____ DATA SHOWN
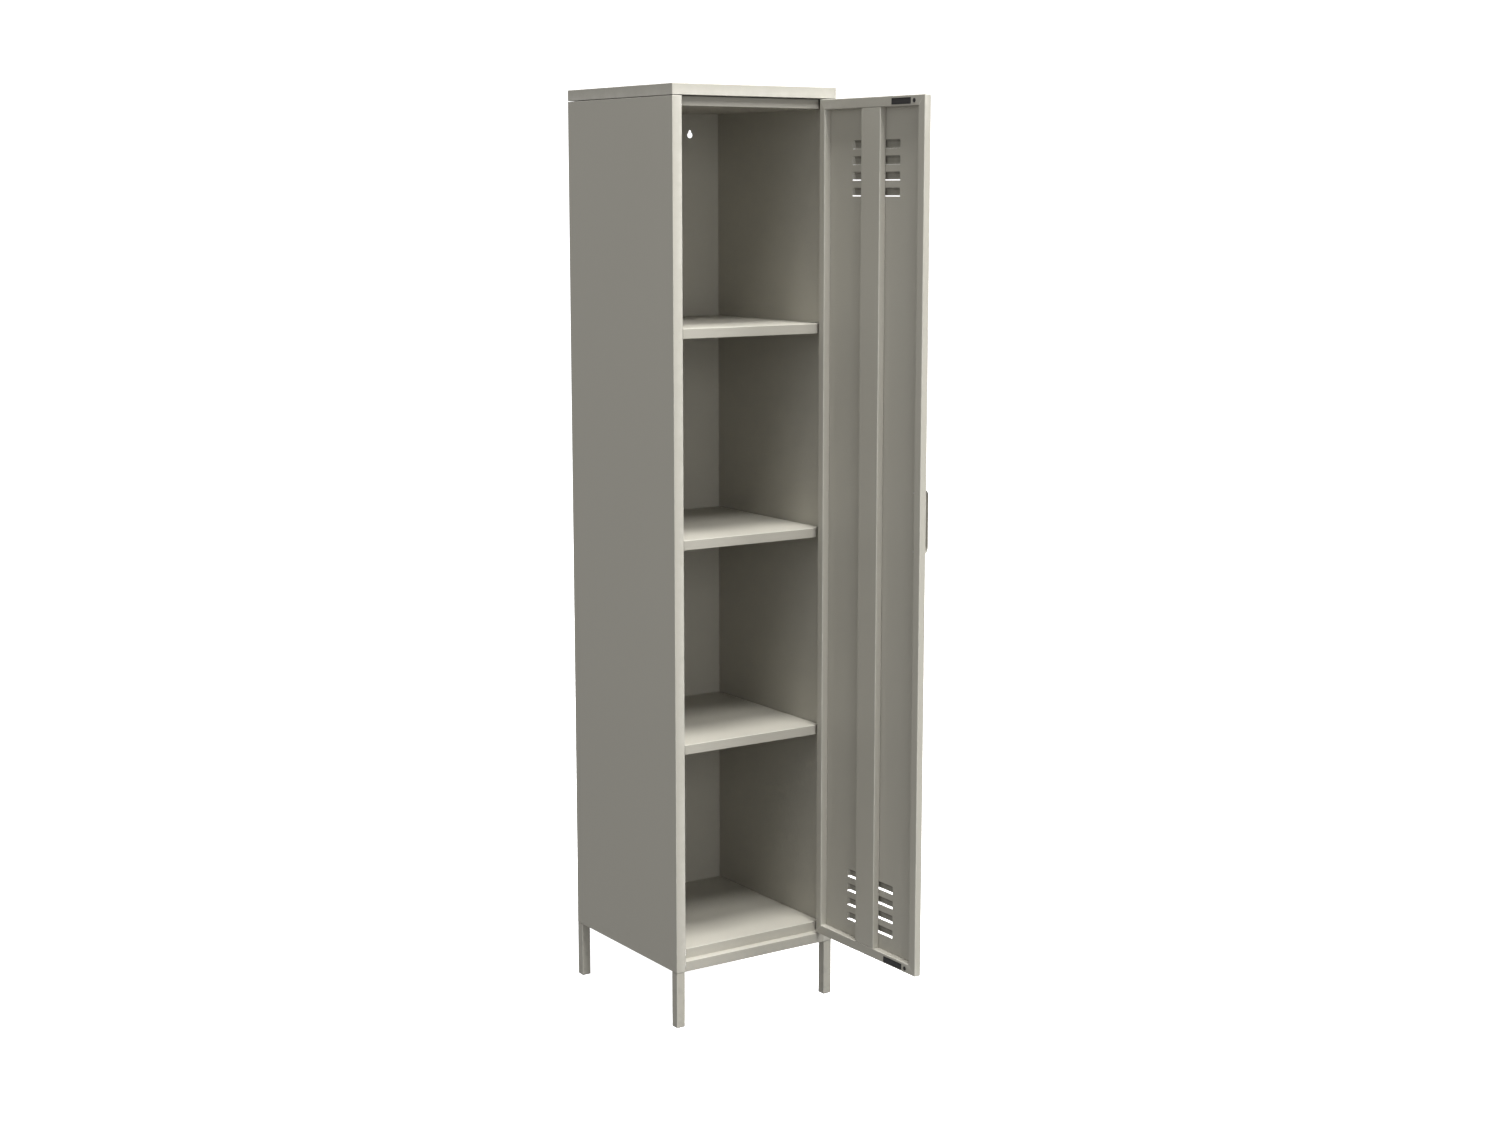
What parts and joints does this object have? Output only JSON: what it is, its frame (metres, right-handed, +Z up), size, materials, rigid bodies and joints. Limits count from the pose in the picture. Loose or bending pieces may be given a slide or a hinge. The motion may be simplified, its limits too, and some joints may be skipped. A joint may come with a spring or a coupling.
{
  "type": "school locker",
  "caption": "Tall narrow sheet-steel locker on square legs: shelves inside and one hinged louvred door with a bow handle and magnetic catches.",
  "frame": {"origin": "on the floor, below the middle of the locker's box with its door standing open at a right angle", "axes": "+Z up, -Y towards the person who opens the door, +X to the right seen from there, where the door's hinges are"},
  "size_m": [0.378, 0.7304, 1.85],
  "materials": {
    "powder_coat": "warm taupe grey powder coat, fine texture, satin",
    "zinc_steel": "bright zinc plating, satin",
    "magnet_black": "black moulded housing, satin",
    "black_rubber": "matt black rubber",
    "foot_plastic": "matt grey moulded plastic"
  },
  "bodies": {
    "cabinet": {"side_panel_left": "powder_coat", "side_panel_right": "powder_coat", "side_liner_left": "powder_coat", "side_liner_right": "powder_coat", "back_panel": "powder_coat", "top_cap": "powder_coat", "ceiling_panel": "powder_coat", "floor_panel": "powder_coat", "base_rail_front": "powder_coat", "base_rail_rear": "powder_coat", "shelf_lower": "powder_coat", "shelf_middle": "powder_coat", "shelf_upper": "powder_coat", "shelf_clip_lower_front_left": "zinc_steel", "shelf_clip_lower_rear_left": "zinc_steel", "shelf_clip_lower_front_right": "zinc_steel", "shelf_clip_lower_rear_right": "zinc_steel", "shelf_clip_middle_front_left": "zinc_steel", "shelf_clip_middle_rear_left": "zinc_steel", "shelf_clip_middle_front_right": "zinc_steel", "shelf_clip_middle_rear_right": "zinc_steel", "shelf_clip_upper_front_left": "zinc_steel", "shelf_clip_upper_rear_left": "zinc_steel", "shelf_clip_upper_front_right": "zinc_steel", "shelf_clip_upper_rear_right": "zinc_steel", "leg_front_left": "powder_coat", "leg_front_right": "powder_coat", "leg_rear_left": "powder_coat", "leg_rear_right": "powder_coat", "foot_cap_front_left": "foot_plastic", "foot_cap_front_right": "foot_plastic", "foot_cap_rear_left": "foot_plastic", "foot_cap_rear_right": "foot_plastic", "leg_bolt_front_left": "zinc_steel", "leg_bolt_front_right": "zinc_steel", "leg_bolt_rear_left": "zinc_steel", "leg_bolt_rear_right": "zinc_steel", "hinge_body_leaf_bottom": "powder_coat", "hinge_body_leaf_middle": "powder_coat", "hinge_body_leaf_top": "powder_coat", "hinge_pin_bottom": "zinc_steel", "hinge_pin_middle": "zinc_steel", "hinge_pin_top": "zinc_steel"},
    "door": {"door_panel": "powder_coat", "door_stiffener": "powder_coat", "door_magnet_bottom": "magnet_black", "door_magnet_top": "magnet_black", "door_buffer_bottom": "black_rubber", "door_buffer_top": "black_rubber", "handle": "powder_coat", "handle_screw_lower": "zinc_steel", "handle_screw_upper": "zinc_steel", "hinge_door_leaf_bottom": "powder_coat", "hinge_door_leaf_middle": "powder_coat", "hinge_door_leaf_top": "powder_coat"}
  },
  "joints": [
    {"name": "door_hinge", "type": "hinge", "parent": "cabinet", "child": "door", "pos_m": [0.1651, -0.03425, 0.93], "axis": [0, 0, 1], "range_deg": [-90, 80]}
  ]
}
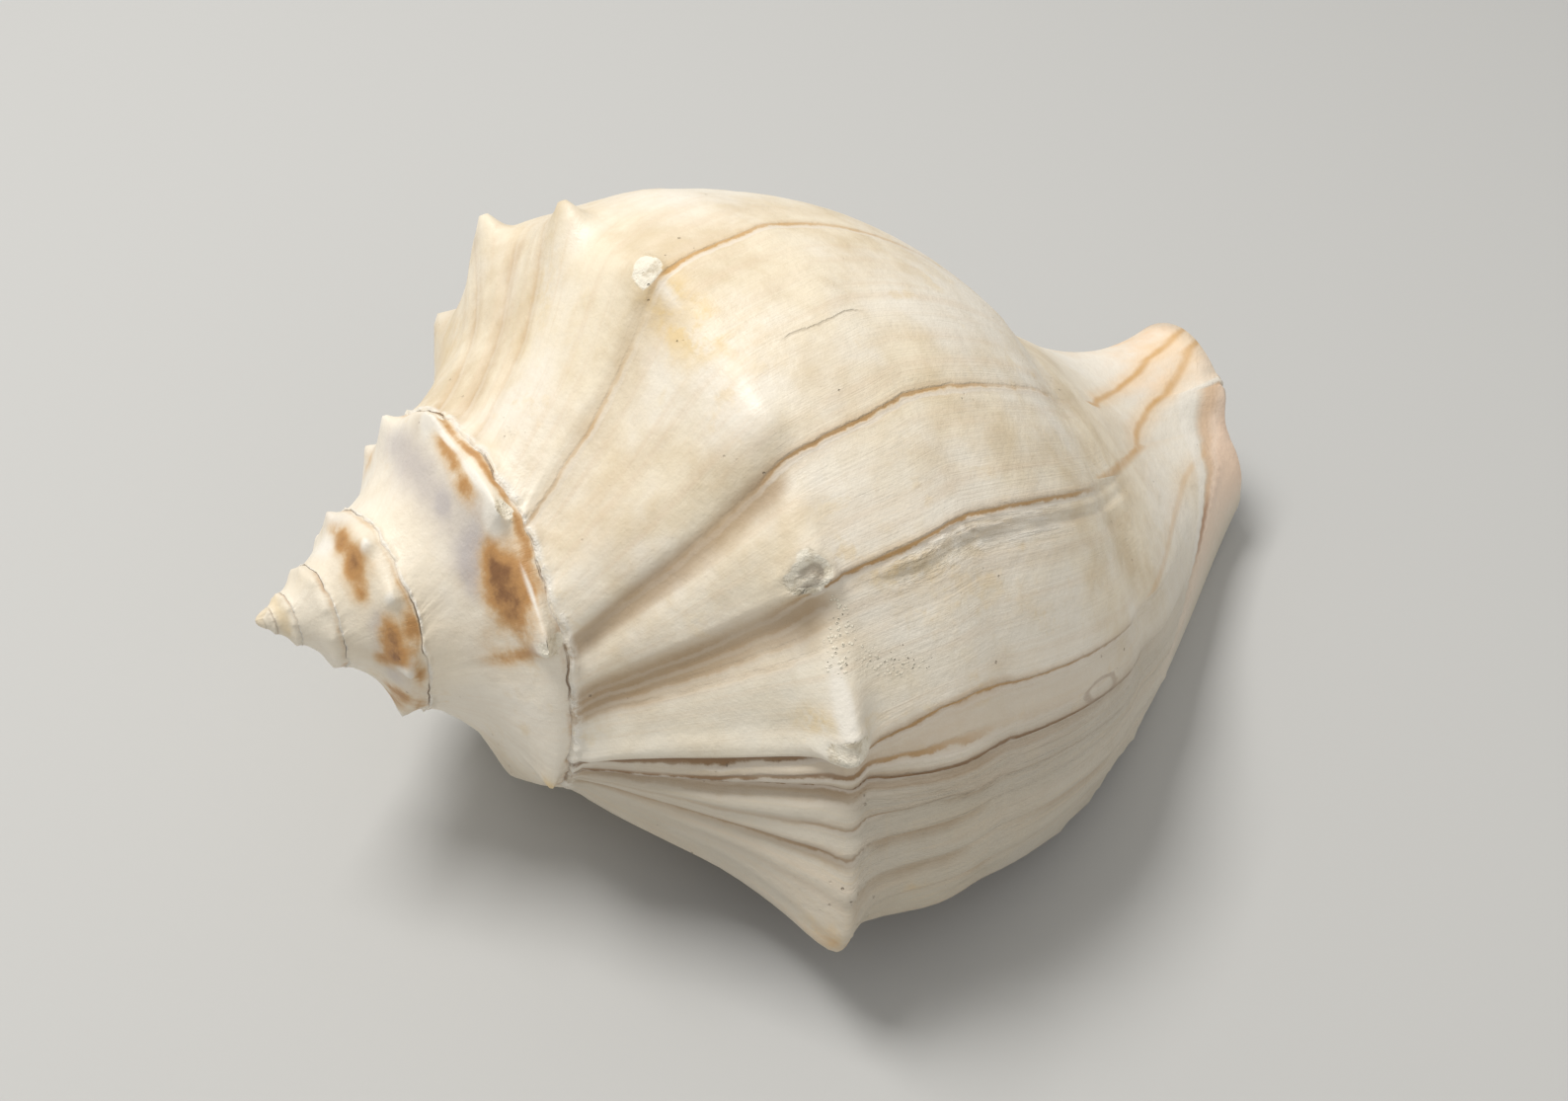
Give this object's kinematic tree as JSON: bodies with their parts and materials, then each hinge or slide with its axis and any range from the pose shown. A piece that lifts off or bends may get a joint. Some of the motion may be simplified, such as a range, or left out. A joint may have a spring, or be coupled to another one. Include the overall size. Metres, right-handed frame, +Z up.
________
STATED PROBLEM - Extract the complete listing above, reproducing each line exactly.

FINAL RESULT -
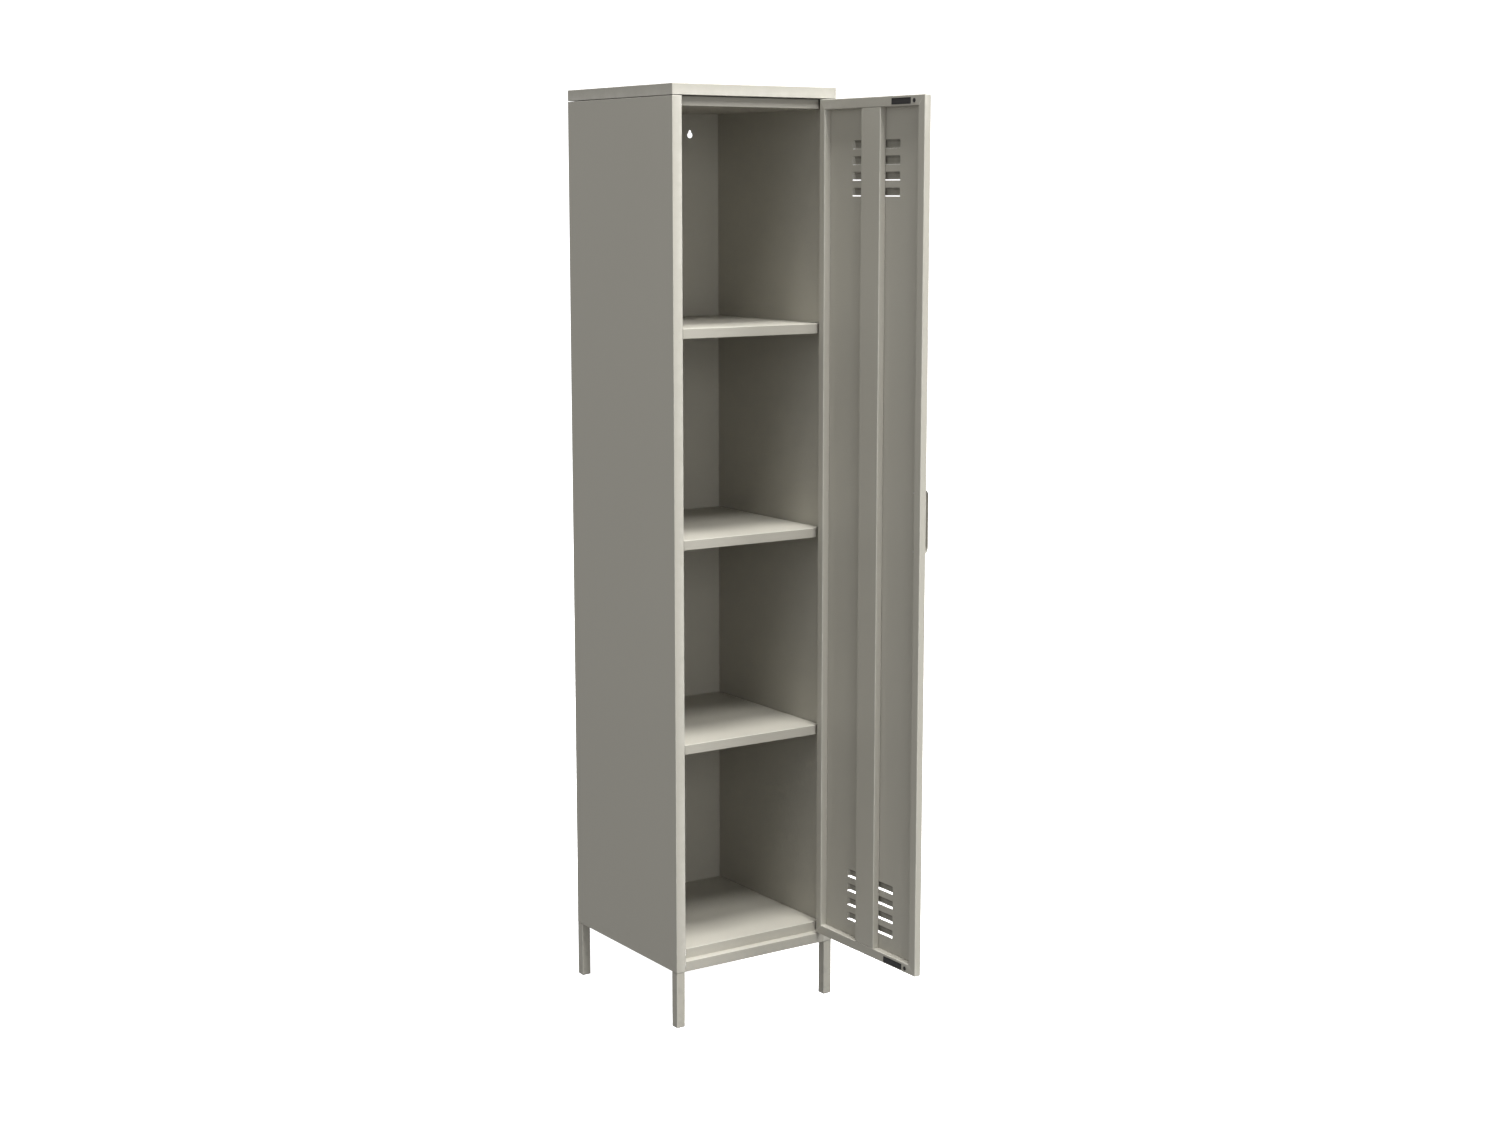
What parts and joints does this object have? Output only JSON: what it is, its frame (metres, right-handed, +Z up), size, materials, rigid bodies and joints. Limits count from the pose in the picture. Loose or bending pieces may be given a slide or a hinge. The motion may be simplified, its limits too, and some joints may be skipped. A joint may come with a spring or a coupling.
{
  "type": "school locker",
  "caption": "Tall narrow sheet-steel locker on square legs: shelves inside and one hinged louvred door with a bow handle and magnetic catches.",
  "frame": {"origin": "on the floor, below the middle of the locker's box with its door standing open at a right angle", "axes": "+Z up, -Y towards the person who opens the door, +X to the right seen from there, where the door's hinges are"},
  "size_m": [0.378, 0.7304, 1.85],
  "materials": {
    "powder_coat": "warm taupe grey powder coat, fine texture, satin",
    "zinc_steel": "bright zinc plating, satin",
    "magnet_black": "black moulded housing, satin",
    "black_rubber": "matt black rubber",
    "foot_plastic": "matt grey moulded plastic"
  },
  "bodies": {
    "cabinet": {"side_panel_left": "powder_coat", "side_panel_right": "powder_coat", "side_liner_left": "powder_coat", "side_liner_right": "powder_coat", "back_panel": "powder_coat", "top_cap": "powder_coat", "ceiling_panel": "powder_coat", "floor_panel": "powder_coat", "base_rail_front": "powder_coat", "base_rail_rear": "powder_coat", "shelf_lower": "powder_coat", "shelf_middle": "powder_coat", "shelf_upper": "powder_coat", "shelf_clip_lower_front_left": "zinc_steel", "shelf_clip_lower_rear_left": "zinc_steel", "shelf_clip_lower_front_right": "zinc_steel", "shelf_clip_lower_rear_right": "zinc_steel", "shelf_clip_middle_front_left": "zinc_steel", "shelf_clip_middle_rear_left": "zinc_steel", "shelf_clip_middle_front_right": "zinc_steel", "shelf_clip_middle_rear_right": "zinc_steel", "shelf_clip_upper_front_left": "zinc_steel", "shelf_clip_upper_rear_left": "zinc_steel", "shelf_clip_upper_front_right": "zinc_steel", "shelf_clip_upper_rear_right": "zinc_steel", "leg_front_left": "powder_coat", "leg_front_right": "powder_coat", "leg_rear_left": "powder_coat", "leg_rear_right": "powder_coat", "foot_cap_front_left": "foot_plastic", "foot_cap_front_right": "foot_plastic", "foot_cap_rear_left": "foot_plastic", "foot_cap_rear_right": "foot_plastic", "leg_bolt_front_left": "zinc_steel", "leg_bolt_front_right": "zinc_steel", "leg_bolt_rear_left": "zinc_steel", "leg_bolt_rear_right": "zinc_steel", "hinge_body_leaf_bottom": "powder_coat", "hinge_body_leaf_middle": "powder_coat", "hinge_body_leaf_top": "powder_coat", "hinge_pin_bottom": "zinc_steel", "hinge_pin_middle": "zinc_steel", "hinge_pin_top": "zinc_steel"},
    "door": {"door_panel": "powder_coat", "door_stiffener": "powder_coat", "door_magnet_bottom": "magnet_black", "door_magnet_top": "magnet_black", "door_buffer_bottom": "black_rubber", "door_buffer_top": "black_rubber", "handle": "powder_coat", "handle_screw_lower": "zinc_steel", "handle_screw_upper": "zinc_steel", "hinge_door_leaf_bottom": "powder_coat", "hinge_door_leaf_middle": "powder_coat", "hinge_door_leaf_top": "powder_coat"}
  },
  "joints": [
    {"name": "door_hinge", "type": "hinge", "parent": "cabinet", "child": "door", "pos_m": [0.1651, -0.03425, 0.93], "axis": [0, 0, 1], "range_deg": [-90, 80]}
  ]
}
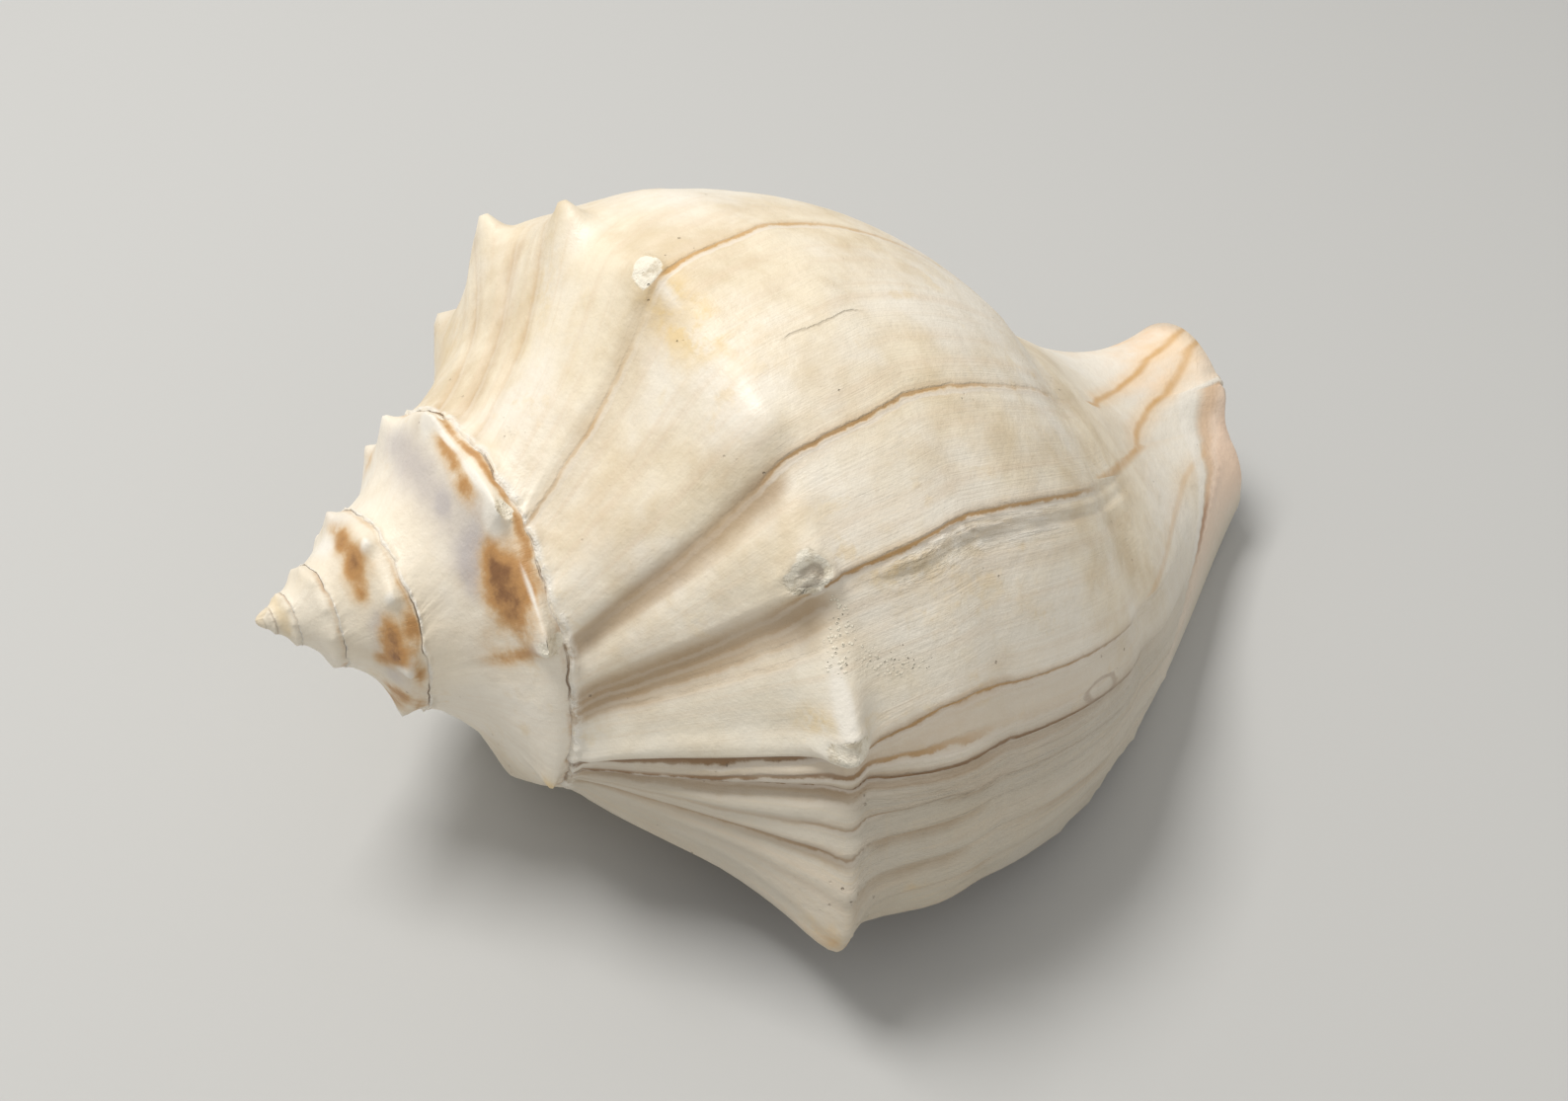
Give this object's kinematic tree as JSON: bodies with their parts and materials, then each hinge or slide with its axis and any range from the pose shown. A piece that lifts off or bends may get a joint. Some of the motion may be simplified, such as a range, or left out. A joint may have a spring, or be coupled to another one. Include the overall size. Metres, right-handed frame, +Z up.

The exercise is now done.